= Anthony Checchia =

American arts administrator (1930–2024)

Anthony Phillip Checchia (4 June 1930 – 7 September 2024) was an American arts administrator and bassoonist.

==Biography==
Born in Philadelphia, Pennsylvania, Checchia attended Jules E. Mastbaum Area Vocational Technical School and the Curtis Institute of Music. He graduated from Curtis in 1951. As a bassoonist, he played with the Baltimore Symphony Orchestra, the United States Navy Band, and the New York City Ballet Orchestra.

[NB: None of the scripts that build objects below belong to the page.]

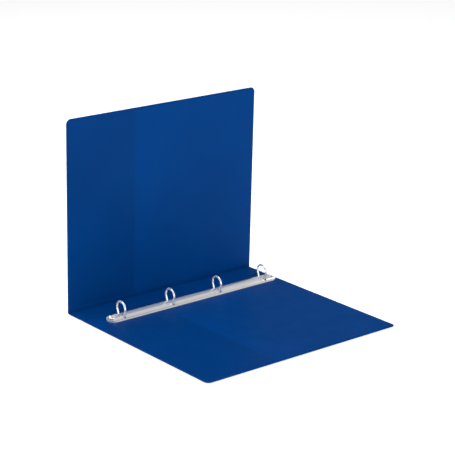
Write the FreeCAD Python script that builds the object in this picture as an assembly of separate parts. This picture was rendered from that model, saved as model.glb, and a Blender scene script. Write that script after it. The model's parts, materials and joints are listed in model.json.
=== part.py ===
import FreeCAD, Part
import math
import os

# Four-ring presentation binder, opened: the back cover and the spine lie flat and the front
# cover stands up, leaning slightly inwards. Millimetres. +X runs from the spine to the back
# cover's open edge, +Y to the top of the binder and +Z up from the face it rests on. The origin
# is the centre of the bottom of the open binder's box.

Vec = FreeCAD.Vector
along_y = Vec(0, 1, 0)

# Panels
cover_height = 311.0
cover_width = 267.0  # fold line to open edge
spine_width = 36.0  # fold line to fold line
front_cover_lean = 2.1  # degrees inwards from upright
board_thickness = 2.0
foil_thickness = 0.3
film_thickness = 0.2
rim_width = 2.5  # welded foil rim outside the board
web_half_width = 3.5  # board-free foil on each side of a fold line
web_bend_radius = 1.5
cover_corner_radius = 7.0
board_corner_radius = 5.0
hinge_corner_radius = 1.0

# Pockets
cover_film_start = 8.0  # from the fold line
spine_film_start = 4.5
film_edge_margin = 0.8
film_top_gap = 6.0
film_corner_radius = 1.5
inner_pocket_height = 107.0
inner_pocket_margin = 0.5
front_inner_pocket_start = 8.0
back_inner_pocket_start = 38.0

# Ring mechanism, in a frame of its own: centred on the housing, Z from the cover's inner face
ring_pitch = 80.0
ring_count = 4
mechanism_from_fold = 24.0
mechanism_above_middle = 9.2  # the mechanism sits nearer to the top of the binder
housing_half_width = 10.0
housing_height = 6.4
housing_sheet = 0.7
lip_opening_half_width = 6.6  # between the housing's curled bottom lips
rivet_beyond_ring = 12.2
dish_floor_radius = 4.2
dish_top_radius = 8.0
nose_tip_height = 1.2
nose_slope_start = 6.0  # before the rivet
nose_middle_height = 5.2
slot_inner = 4.6
slot_outer = 8.7
slot_half_length = 2.0

# Rails
rail_pivot_x = 7.45
rail_pivot_z = 1.5
rail_thickness = 1.0
rail_inner_gap = 0.25
rail_droop = 6.0  # degrees below level at the centre line, with the rings closed
rail_beyond_ring = 4.5

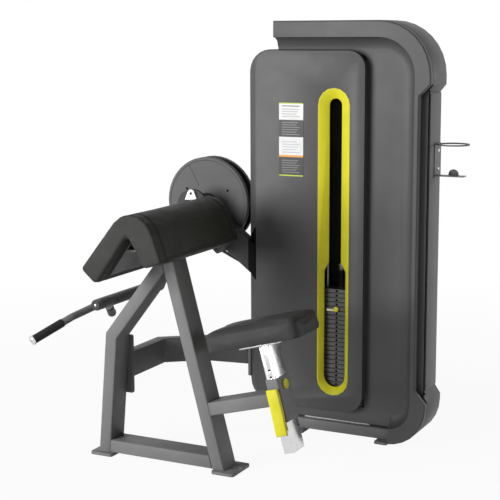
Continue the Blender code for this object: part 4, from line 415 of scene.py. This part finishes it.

Checchia first attended the Marlboro Music Festival in 1956. In 1958, Rudolf Serkin invited Checchia to become the principal administrator of the Marlboro Music Festival. Checchia met the soprano Benita Valente at Marlboro. Valente and Checchia married in 1959.

In 1964, Checchia presented the inaugural Music From Marlboro concerts at the Theatre of Living Arts in Philadelphia. In 1986, Checchia and Philip Maneval co-founded the Philadelphia Chamber Music Society, with Checchia as artistic director and Maneval as executive director. Checchia was honoured with a plaque on the Philadelphia Music Walk of Fame in 2016.

Checchia and Valente had a son, Peter. Checchia died at his Rittenhouse Square residence in Philadelphia on 7 September 2024. His widow and son survived him.